* Requirement: Within the material below, locate the line with "frame_rails();" and the line with "bpy.data.objects.remove(obj)", then return those two lines and all lines between them, exactly as written.

* Information shown:

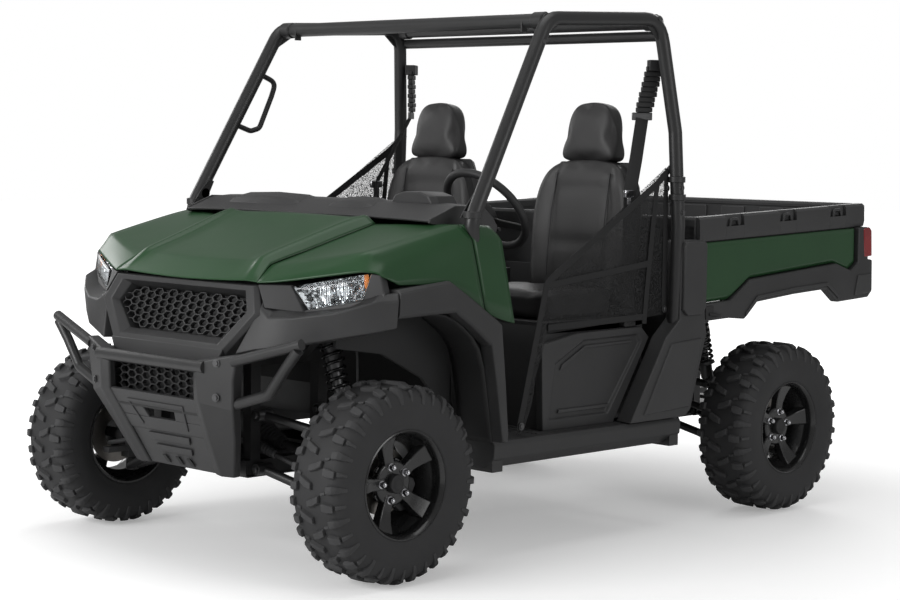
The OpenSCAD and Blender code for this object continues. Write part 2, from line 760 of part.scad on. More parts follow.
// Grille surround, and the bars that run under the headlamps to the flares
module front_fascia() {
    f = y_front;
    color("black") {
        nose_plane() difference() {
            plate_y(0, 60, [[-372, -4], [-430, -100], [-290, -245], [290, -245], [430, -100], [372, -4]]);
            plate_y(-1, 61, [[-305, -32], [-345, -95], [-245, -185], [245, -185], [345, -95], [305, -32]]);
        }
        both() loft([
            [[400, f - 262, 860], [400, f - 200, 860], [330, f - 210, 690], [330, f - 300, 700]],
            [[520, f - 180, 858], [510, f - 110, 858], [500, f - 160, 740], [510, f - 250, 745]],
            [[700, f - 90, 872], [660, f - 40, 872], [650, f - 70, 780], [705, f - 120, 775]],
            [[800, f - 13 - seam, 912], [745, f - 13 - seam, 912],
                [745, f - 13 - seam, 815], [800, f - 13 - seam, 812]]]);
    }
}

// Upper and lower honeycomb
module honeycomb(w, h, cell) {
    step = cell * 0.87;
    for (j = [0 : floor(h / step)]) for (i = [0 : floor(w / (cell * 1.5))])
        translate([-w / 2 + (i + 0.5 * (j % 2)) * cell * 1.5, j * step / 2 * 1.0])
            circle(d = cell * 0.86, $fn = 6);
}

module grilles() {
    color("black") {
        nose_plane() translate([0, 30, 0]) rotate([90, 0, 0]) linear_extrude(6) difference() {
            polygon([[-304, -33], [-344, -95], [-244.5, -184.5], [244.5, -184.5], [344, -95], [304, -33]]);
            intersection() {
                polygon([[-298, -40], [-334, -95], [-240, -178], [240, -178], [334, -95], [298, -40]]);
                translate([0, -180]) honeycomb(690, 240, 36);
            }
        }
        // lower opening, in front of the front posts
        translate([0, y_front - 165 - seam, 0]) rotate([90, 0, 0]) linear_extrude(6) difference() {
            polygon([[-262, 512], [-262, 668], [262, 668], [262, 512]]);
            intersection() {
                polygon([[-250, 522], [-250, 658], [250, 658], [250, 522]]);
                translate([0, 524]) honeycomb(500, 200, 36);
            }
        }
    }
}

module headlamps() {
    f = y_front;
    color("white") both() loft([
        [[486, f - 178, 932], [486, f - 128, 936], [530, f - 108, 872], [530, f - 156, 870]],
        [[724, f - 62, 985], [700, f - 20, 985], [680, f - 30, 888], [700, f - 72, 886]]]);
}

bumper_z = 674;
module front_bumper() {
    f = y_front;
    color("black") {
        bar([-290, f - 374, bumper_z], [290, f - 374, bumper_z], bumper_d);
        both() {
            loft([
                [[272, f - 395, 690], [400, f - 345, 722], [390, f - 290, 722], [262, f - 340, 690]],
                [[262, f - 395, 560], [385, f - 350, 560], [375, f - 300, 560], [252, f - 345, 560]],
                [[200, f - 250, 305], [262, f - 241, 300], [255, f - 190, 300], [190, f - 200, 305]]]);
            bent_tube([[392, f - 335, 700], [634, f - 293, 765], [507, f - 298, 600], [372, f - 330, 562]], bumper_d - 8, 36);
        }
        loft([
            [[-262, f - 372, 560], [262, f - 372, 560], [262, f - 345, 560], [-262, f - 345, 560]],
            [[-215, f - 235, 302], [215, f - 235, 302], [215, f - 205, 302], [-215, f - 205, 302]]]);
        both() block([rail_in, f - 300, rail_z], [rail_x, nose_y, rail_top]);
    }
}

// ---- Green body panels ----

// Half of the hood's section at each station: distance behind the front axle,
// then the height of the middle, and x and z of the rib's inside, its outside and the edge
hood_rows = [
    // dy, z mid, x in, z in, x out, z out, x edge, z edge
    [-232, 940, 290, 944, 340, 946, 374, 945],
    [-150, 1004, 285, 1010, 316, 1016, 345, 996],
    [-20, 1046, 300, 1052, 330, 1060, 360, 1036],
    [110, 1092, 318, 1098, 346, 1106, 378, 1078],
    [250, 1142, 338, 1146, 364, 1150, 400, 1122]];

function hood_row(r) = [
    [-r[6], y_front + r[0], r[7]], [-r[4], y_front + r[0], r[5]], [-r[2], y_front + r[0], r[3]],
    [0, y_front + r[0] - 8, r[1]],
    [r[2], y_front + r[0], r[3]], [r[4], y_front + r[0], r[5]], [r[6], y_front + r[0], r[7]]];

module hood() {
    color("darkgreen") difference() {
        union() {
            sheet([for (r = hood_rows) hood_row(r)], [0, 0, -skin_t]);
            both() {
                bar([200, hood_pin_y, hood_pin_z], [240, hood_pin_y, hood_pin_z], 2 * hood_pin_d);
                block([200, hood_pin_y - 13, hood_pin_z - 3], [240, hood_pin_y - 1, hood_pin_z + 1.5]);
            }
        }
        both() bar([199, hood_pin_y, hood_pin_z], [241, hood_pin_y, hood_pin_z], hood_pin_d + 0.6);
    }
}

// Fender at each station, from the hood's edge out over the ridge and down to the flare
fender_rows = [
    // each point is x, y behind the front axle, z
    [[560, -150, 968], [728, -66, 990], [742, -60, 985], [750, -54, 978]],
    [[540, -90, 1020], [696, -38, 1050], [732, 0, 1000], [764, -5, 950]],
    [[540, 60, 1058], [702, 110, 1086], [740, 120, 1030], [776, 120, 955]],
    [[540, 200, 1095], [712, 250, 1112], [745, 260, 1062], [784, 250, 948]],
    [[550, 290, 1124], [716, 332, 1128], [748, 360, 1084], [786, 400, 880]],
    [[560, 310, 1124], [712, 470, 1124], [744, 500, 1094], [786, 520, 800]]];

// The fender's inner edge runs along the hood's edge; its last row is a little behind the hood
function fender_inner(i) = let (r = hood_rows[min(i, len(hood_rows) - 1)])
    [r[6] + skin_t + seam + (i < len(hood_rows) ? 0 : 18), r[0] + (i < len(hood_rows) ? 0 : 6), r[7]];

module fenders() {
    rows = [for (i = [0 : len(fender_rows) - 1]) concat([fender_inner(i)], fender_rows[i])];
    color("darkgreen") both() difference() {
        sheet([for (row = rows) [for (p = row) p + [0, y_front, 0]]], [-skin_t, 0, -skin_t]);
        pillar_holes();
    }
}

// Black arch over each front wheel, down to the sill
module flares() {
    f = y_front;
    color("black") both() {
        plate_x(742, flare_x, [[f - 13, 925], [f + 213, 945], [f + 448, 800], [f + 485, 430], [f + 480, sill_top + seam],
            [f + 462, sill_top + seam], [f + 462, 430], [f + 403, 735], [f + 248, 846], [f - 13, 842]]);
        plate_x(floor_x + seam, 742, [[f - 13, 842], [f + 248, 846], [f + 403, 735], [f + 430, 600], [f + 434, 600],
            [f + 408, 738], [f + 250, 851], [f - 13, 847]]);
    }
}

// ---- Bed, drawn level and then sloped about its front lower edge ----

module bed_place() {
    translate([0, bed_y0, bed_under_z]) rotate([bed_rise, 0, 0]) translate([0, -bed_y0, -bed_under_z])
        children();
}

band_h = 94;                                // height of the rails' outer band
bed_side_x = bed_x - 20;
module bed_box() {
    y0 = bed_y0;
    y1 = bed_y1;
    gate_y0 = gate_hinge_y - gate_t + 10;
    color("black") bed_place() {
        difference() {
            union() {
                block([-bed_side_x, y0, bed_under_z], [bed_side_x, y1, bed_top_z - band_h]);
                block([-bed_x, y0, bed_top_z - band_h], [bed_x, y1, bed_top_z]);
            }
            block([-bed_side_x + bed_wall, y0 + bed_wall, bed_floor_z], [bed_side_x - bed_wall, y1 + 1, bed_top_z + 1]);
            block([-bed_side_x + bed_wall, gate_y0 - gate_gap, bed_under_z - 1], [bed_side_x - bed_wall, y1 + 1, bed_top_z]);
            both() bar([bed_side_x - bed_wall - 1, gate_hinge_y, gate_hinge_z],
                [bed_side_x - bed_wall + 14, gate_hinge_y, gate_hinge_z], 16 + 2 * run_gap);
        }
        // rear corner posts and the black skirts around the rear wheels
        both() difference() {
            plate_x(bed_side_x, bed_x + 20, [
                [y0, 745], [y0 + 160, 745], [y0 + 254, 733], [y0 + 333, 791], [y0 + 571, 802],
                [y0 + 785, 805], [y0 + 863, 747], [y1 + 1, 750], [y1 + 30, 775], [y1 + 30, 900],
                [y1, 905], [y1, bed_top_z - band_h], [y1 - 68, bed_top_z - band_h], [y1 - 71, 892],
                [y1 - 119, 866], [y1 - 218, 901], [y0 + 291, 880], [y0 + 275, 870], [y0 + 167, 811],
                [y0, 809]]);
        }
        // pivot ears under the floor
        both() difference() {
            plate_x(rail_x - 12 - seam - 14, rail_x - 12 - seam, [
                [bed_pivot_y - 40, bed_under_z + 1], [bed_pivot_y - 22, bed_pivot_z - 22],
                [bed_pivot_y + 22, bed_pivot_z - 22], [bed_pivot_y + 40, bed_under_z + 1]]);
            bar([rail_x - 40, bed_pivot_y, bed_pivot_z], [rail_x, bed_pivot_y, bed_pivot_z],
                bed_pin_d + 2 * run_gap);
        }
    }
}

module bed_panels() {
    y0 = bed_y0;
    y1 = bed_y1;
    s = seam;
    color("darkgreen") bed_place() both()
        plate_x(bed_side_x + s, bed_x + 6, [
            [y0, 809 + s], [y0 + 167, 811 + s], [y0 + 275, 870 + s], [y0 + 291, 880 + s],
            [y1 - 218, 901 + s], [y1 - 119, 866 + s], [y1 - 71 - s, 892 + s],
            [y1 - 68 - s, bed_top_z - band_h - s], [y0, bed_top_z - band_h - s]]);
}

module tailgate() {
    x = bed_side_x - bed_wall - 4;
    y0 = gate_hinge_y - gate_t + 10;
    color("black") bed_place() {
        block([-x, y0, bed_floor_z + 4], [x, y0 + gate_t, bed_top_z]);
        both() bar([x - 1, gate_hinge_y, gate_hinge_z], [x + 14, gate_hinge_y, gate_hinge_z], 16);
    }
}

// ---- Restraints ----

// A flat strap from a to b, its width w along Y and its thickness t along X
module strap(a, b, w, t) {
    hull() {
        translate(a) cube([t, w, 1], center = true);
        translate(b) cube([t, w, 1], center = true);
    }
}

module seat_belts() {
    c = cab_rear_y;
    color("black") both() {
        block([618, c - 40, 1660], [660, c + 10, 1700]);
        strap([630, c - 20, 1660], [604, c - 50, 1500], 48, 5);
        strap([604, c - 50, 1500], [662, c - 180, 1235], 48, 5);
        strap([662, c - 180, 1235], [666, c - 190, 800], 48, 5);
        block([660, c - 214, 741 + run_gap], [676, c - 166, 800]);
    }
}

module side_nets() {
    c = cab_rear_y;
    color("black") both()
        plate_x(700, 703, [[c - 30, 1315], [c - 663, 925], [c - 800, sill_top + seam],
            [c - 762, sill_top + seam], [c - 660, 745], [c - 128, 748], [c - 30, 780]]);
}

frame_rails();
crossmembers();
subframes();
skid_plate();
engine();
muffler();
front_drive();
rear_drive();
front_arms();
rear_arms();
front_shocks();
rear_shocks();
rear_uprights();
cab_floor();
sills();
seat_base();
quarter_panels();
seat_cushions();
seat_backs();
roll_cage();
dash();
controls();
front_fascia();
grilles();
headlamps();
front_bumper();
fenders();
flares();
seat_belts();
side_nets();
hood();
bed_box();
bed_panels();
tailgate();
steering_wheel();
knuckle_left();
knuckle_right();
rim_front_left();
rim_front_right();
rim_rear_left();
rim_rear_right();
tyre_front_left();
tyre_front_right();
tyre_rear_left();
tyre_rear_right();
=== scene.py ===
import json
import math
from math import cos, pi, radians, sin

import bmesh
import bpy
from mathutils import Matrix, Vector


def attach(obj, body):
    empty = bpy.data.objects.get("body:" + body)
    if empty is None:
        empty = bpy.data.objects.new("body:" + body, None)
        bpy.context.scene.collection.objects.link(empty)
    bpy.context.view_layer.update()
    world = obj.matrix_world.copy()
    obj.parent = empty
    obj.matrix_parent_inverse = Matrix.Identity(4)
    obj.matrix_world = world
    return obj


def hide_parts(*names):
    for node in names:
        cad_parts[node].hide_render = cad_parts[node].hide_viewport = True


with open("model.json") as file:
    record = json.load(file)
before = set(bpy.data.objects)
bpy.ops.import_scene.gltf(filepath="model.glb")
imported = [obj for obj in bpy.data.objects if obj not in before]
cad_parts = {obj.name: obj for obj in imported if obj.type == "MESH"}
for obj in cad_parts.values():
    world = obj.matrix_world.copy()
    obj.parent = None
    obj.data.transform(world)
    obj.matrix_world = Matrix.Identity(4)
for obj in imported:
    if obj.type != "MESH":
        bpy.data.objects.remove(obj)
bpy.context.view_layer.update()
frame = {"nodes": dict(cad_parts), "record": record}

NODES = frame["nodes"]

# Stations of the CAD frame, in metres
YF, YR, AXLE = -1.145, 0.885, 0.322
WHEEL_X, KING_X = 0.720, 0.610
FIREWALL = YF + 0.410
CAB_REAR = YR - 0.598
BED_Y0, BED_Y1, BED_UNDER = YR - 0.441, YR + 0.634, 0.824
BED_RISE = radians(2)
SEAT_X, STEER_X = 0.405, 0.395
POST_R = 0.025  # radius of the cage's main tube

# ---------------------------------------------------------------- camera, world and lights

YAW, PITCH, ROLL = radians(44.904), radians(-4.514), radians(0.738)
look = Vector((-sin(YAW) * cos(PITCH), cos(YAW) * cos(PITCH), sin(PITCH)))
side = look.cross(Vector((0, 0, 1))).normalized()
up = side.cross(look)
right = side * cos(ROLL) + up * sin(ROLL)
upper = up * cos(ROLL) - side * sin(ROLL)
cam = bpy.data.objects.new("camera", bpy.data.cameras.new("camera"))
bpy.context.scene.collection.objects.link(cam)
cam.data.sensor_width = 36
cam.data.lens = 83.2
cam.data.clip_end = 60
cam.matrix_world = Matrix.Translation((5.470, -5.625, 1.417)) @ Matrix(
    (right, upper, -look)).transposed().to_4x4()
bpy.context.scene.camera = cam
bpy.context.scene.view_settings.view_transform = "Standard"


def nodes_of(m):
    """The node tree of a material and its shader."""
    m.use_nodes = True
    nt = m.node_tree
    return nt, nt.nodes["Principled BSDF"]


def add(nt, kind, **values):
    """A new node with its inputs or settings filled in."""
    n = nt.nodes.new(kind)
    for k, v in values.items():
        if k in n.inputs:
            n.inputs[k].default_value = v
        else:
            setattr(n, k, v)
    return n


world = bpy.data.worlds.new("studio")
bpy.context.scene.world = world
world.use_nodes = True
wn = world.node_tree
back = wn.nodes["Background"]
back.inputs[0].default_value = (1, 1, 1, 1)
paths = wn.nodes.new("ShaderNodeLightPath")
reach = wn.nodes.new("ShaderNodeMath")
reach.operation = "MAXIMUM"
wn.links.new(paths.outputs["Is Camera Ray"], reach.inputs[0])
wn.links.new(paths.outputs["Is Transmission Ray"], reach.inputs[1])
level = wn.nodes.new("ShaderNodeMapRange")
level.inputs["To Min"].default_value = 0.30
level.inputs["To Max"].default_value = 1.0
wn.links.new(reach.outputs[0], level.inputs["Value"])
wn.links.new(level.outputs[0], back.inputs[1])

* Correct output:
frame_rails();
crossmembers();
subframes();
skid_plate();
engine();
muffler();
front_drive();
rear_drive();
front_arms();
rear_arms();
front_shocks();
rear_shocks();
rear_uprights();
cab_floor();
sills();
seat_base();
quarter_panels();
seat_cushions();
seat_backs();
roll_cage();
dash();
controls();
front_fascia();
grilles();
headlamps();
front_bumper();
fenders();
flares();
seat_belts();
side_nets();
hood();
bed_box();
bed_panels();
tailgate();
steering_wheel();
knuckle_left();
knuckle_right();
rim_front_left();
rim_front_right();
rim_rear_left();
rim_rear_right();
tyre_front_left();
tyre_front_right();
tyre_rear_left();
tyre_rear_right();
=== scene.py ===
import json
import math
from math import cos, pi, radians, sin

import bmesh
import bpy
from mathutils import Matrix, Vector


def attach(obj, body):
    empty = bpy.data.objects.get("body:" + body)
    if empty is None:
        empty = bpy.data.objects.new("body:" + body, None)
        bpy.context.scene.collection.objects.link(empty)
    bpy.context.view_layer.update()
    world = obj.matrix_world.copy()
    obj.parent = empty
    obj.matrix_parent_inverse = Matrix.Identity(4)
    obj.matrix_world = world
    return obj


def hide_parts(*names):
    for node in names:
        cad_parts[node].hide_render = cad_parts[node].hide_viewport = True


with open("model.json") as file:
    record = json.load(file)
before = set(bpy.data.objects)
bpy.ops.import_scene.gltf(filepath="model.glb")
imported = [obj for obj in bpy.data.objects if obj not in before]
cad_parts = {obj.name: obj for obj in imported if obj.type == "MESH"}
for obj in cad_parts.values():
    world = obj.matrix_world.copy()
    obj.parent = None
    obj.data.transform(world)
    obj.matrix_world = Matrix.Identity(4)
for obj in imported:
    if obj.type != "MESH":
        bpy.data.objects.remove(obj)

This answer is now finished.